Additionally, with policemen reluctant to return to duties owing to the mob attacks on them post-5 August, there has been no move to inquire into the number of policemen killed around the country.
Scores of journalists have lost their jobs, with a good number of them hauled away to prison and unable to get bail. Most political and media detainees have had murder charges slapped on them.
Professor Yunus, assuming that he asserts his authority, could set matters right by ensuring that the rule of law prevails in the country.
Moreover, his administration, as it prepares to hold elections, whenever that happens, should be taking steps from now on toward ensuring that all political parties, including the Awami League, are given the opportunity to campaign freely and without intimidation in the run-up to the elections.
On the diplomatic front, the interim government has been having a hard time. Relations with India, traditionally and historically constructive and friendly since the liberation of Bangladesh, have plummeted to a point where it will need a future elected government to restore the balance with Delhi.

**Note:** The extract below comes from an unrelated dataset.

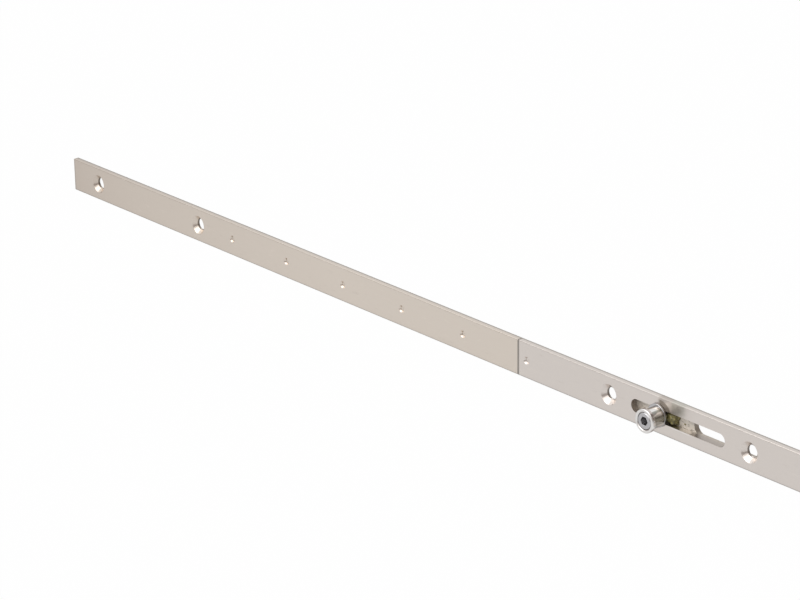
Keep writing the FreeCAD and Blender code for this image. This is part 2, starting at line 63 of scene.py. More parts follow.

There has been a sudden and surprising resurgence in friendship between Pakistan and Bangladesh, in ignorance of the fact that Islamabad has for the past five decades-plus failed to offer Dhaka any formal apology over the genocide carried out by its army between March and December 1971.
The Yunus government would have done well to undertake detailed investigations of the corruption allegedly indulged in by the Awami League and its supporters and others.

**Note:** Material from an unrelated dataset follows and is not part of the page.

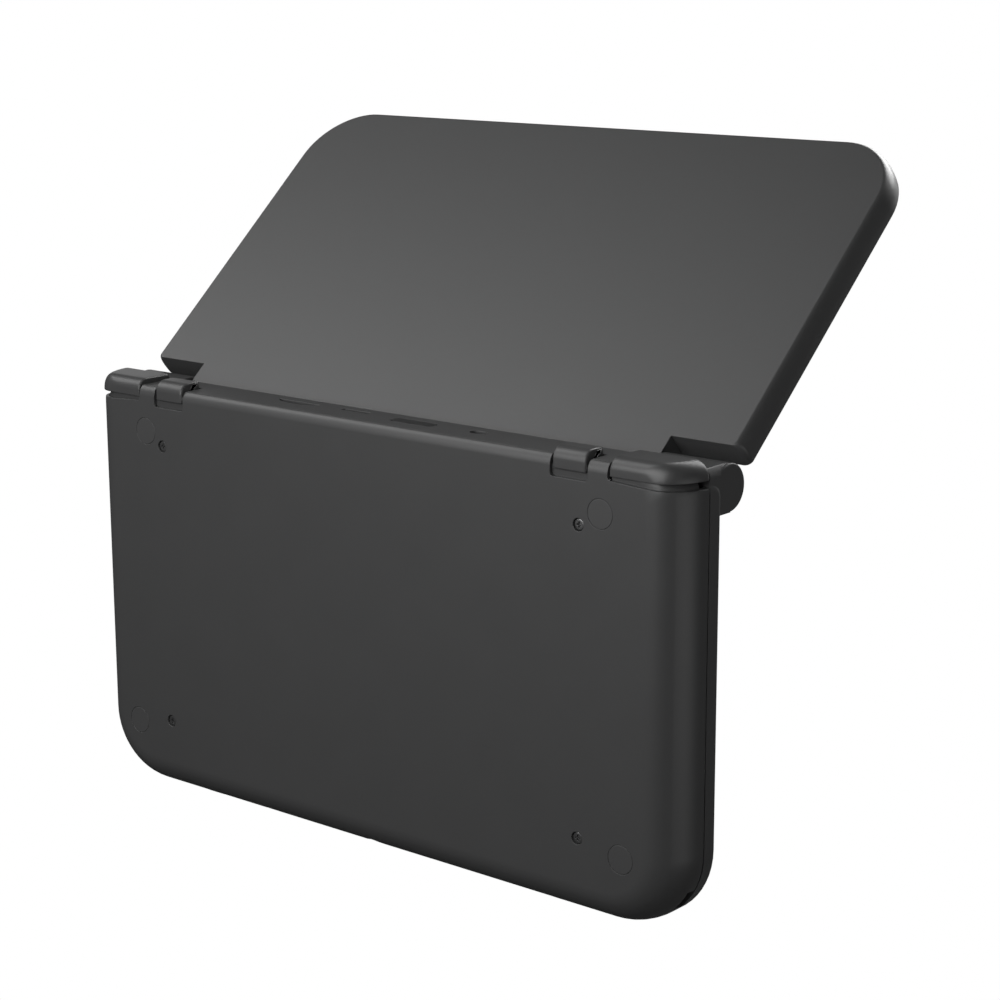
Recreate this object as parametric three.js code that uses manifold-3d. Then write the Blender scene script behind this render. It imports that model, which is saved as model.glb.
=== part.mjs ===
// Clamshell handheld game console with its lid open, in millimetres, +Z up.
// The base stands on z = 0, the player sits towards -Y and the hinge is at the back, towards +Y.
import * as THREE from "three";
import { mergeVertices } from "three/addons/utils/BufferGeometryUtils.js";
import Module from "manifold-3d";

const wasm = await Module();
wasm.setup();

// Overall size
const width = 160;
const depth = 93.5;
const baseHeight = 13.55;
const openDegrees = 131.2;

// Fits between pieces, and the overrun of every cut
const seatGap = 0.2;
const runGap = 0.3;
const overrun = 1;
const weld = 0.0001;

// Outer form of the base
const frontCorner = 16.4;
const backCorner = 5;
const edgeIn = 7.6;
const edgeUp = 9.6;
const backFillet = 2.75;
const noseRadius = 3;
const backIn = 0.95;
const backCrease = 0.5;
const deckEdge = 0.6;

// Walls and seams of the base
const wall = 1.4;
const deckThickness = 1.2;
const seamHeight = 9.8;
const backSeamHeight = 1.2;
const backWallStart = 42.6;

// Hinge
const hingeY = 40;
const hingeZ = 16.8;
const knuckleRadius = 4.7;
const knuckleStartIn = 15.7;
const knuckleEndIn = 0.13;
const barrelRadius = 3.65;
const troughRoom = 0.5;
const pinRadius = 2;
const pinStartIn = 27.5;
const pinEndIn = 1.6;

// Lid
const lidNotch = 7.06;
const lidReach = 86.75;
const lidFarCorner = 15.4;
const lidNearCorner = 2;
const lidRim = 2.4;
const lidEdgeIn = 1.6;
const lidEdgeDown = 4;
const lidRimRound = 0.9;
const lidWall = 1.6;
const lidSkin = 1.5;
const lidLedge = 1;
const tabDrop = 1.6;

// Upper screen and its bezel
const bezelDrop = 1.4;
const bezelThickness = 1.2;
const upperWindowSide = 24;
const upperWindowFar = 6.85;
const upperWindowNear = 12.9;
const upperPanelMargin = 2;
const upperPanelRise = 1;
const upperPanelThickness = 1.8;

// Camera, speakers, sliders and bumpers of the lid
const cameraRadius = 1.35;
const cameraIn = 4.35;
const cameraSink = 0.15;
const speakerIn = 12;
const speakerReach = 50;
const speakerWidth = 13;
const speakerLength = 20;
const speakerHoleRadius = 0.5;
const speakerHolePitch = 2.4;
const sliderIn = 6;
const sliderReach = 30;
const sliderWidth = 1.6;
const sliderLength = 5;
const sliderTravel = 3;
const sliderProud = 0.5;
const sliderLip = 0.9;
const bumperSideIn = 20;
const bumperFarIn = 4.75;
const bumperRadius = 2;
const bumperDrop = 2.9;
const bumperSink = 0.4;

// Touch screen
const touchSide = 36.3;
const touchFront = 15.65;
const touchBack = 11.65;
const touchGlass = 1;
const touchPanelMargin = 1.8;
const touchPanelThickness = 2;

// Main board, its posts, and the battery
const boardTop = 9.85;
const boardThickness = 1;
const boardSideIn = 12;
const boardFront = -40;
const boardBack = 33.9;
const boardCorner = 6;
const postRadius = 1.5;
const batteryLeftShare = -0.325;
const batteryRightShare = -0.075;
const batteryFront = -5;
const batteryBack = 30;
const batteryHeight = 6.4;
const ribWidth = 0.8;
const ribHeight = 3;

// Card slot
const cardShare = -0.2;
const cardWidth = 33;
const cardHeight = 4.3;
const cardFloor = 4.05;
const cardFront = -43.2;
const cardDepth = 31.2;
const cageWall = 0.3;

// Headphone jack
const jackX = 0;
const jackZ = 5.6;
const jackHalfWidth = 3.2;
const jackHalfHeight = 2.8;
const jackFront = -42.2;
const jackLength = 10.2;
const jackTubeRadius = 2.3;
const jackTubeLength = 2.4;
const jackBore = 1.75;

// Stylus
const stylusShare = 0.1875;
const stylusZ = 5.8;
const stylusRadius = 2.2;
const stylusLength = 76;
const stylusTip = 3;
const guideLength = 3;

// Power button and the two lights beside it
const powerShare = 0.3125;
const frontRowZ = 7.2;
const powerWidth = 6;
const powerHeight = 2.2;
const powerProud = 0.3;
const powerDepth = 3.6;
const lightRadius = 0.7;
const powerLightShare = 0.371875;
const chargeLightShare = 0.390625;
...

But extending its reach into other areas, such as its decision to remove Sheikh Mujibur Rahman’s image from currency notes, were gratuitous moves that only tied the regime into unnecessary knots.

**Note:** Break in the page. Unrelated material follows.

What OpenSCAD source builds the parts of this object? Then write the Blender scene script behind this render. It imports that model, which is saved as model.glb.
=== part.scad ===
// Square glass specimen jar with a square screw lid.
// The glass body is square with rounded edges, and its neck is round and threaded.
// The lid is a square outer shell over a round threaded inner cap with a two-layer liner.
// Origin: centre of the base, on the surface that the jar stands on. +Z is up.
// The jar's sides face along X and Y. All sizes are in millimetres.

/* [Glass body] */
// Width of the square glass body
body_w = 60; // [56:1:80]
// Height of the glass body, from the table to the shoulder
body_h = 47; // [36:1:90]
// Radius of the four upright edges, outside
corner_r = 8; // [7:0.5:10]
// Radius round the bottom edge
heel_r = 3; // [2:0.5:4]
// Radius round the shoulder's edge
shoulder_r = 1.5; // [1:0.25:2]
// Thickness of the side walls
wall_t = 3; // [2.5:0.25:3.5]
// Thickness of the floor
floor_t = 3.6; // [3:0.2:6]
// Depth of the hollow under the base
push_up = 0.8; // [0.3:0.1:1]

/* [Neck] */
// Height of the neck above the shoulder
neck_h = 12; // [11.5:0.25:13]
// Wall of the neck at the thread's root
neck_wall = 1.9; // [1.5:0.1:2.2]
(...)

With the BNP and other parties beginning to call for early elections, the political situation will certainly heat up.
ALSO READ: Bangladesh: Waging war on Sheikh Mujibur Rahman
Given the happenings of the last six months, it is today an absolute necessity for an elected government to take charge and inaugurate afresh a journey toward attaining the kind of democracy that has consistently been the national goal since the emergence of Bangladesh fifty-three years ago.